After U.S. President Joe Biden stated that U.S. soldiers would defend Taiwan in the case of a Chinese invasion, the Chinese foreign ministry announced on Monday that China has made "stern representations" to the U.S.

At a routine media conference, Mao Ning, a spokesperson for the foreign ministry, stated that China reserves the right to take all necessary actions in reaction to actions that cause the country to become divided.

"There is only one China in the world, Taiwan is part of China, and the government of the People's Republic of China is the only legitimate government of China," Mao remarked.

"We are willing to do our best to strive for peaceful reunification. At the same time, we will not tolerate any activities aimed at secession," she added.

She further encouraged the U.S. to handle Taiwan-related matters "carefully and properly" and to avoid sending the separatist forces vying for Taiwan's independence "wrong signals." She also cautioned the U.S. not to badly harm Sino-U.S. relations or the stability of the Taiwan Strait.

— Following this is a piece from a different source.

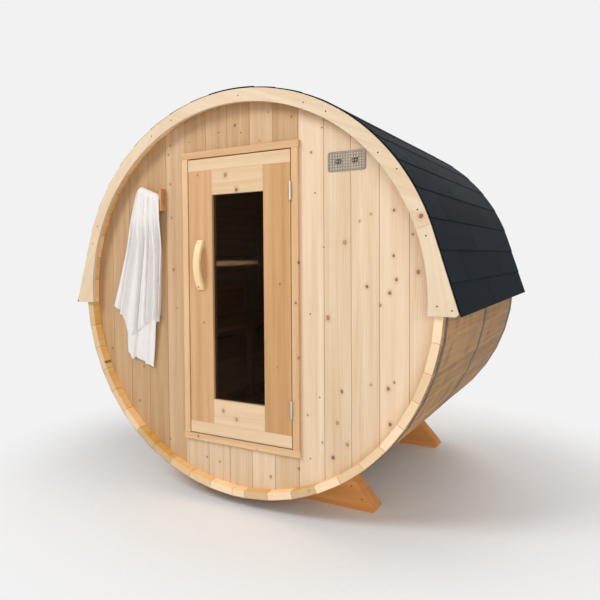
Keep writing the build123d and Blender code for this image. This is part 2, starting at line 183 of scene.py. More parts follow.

If there was an unprecedented attack, the U.S. would defend the self-governing island, President Biden said in response to a question from CBS 60 Minutes that was aired on Sunday, Sept.18.

The most direct remark on the subject from US President Joe Biden to date, which is certain to enrage Beijing, was that U.S. soldiers would defend Taiwan in the case of a Chinese invasion.

The interview was merely the most recent instance in which Biden seemed to deviate from the U.S.'s long-standing official position on Taiwan. Still, his declaration that US troops would be sent to defend the island was more explicit than prior ones.

The U.S. has long maintained a position of "strategic ambiguity," refusing to say outright whether it would use force to defend Taiwan. A White House representative was contacted for a response and stated that U.S. policy towards Taiwan had not changed.

"The President has said this before, including in Tokyo earlier this year. He also made clear then that our Taiwan policy hasn't changed. That remains true," the spokesperson said.

The foreign ministry of Taiwan thanked Biden for reiterating the "rock-solid security commitment of the U.S. government to Taiwan. Taiwan said in a statement that it would keep enhancing its capacity for self-defense and enhance its strong security collaboration with the United States.

When asked in May if he would be willing to use military force to defend Taiwan, Biden responded, "Yes... That's the commitment we made."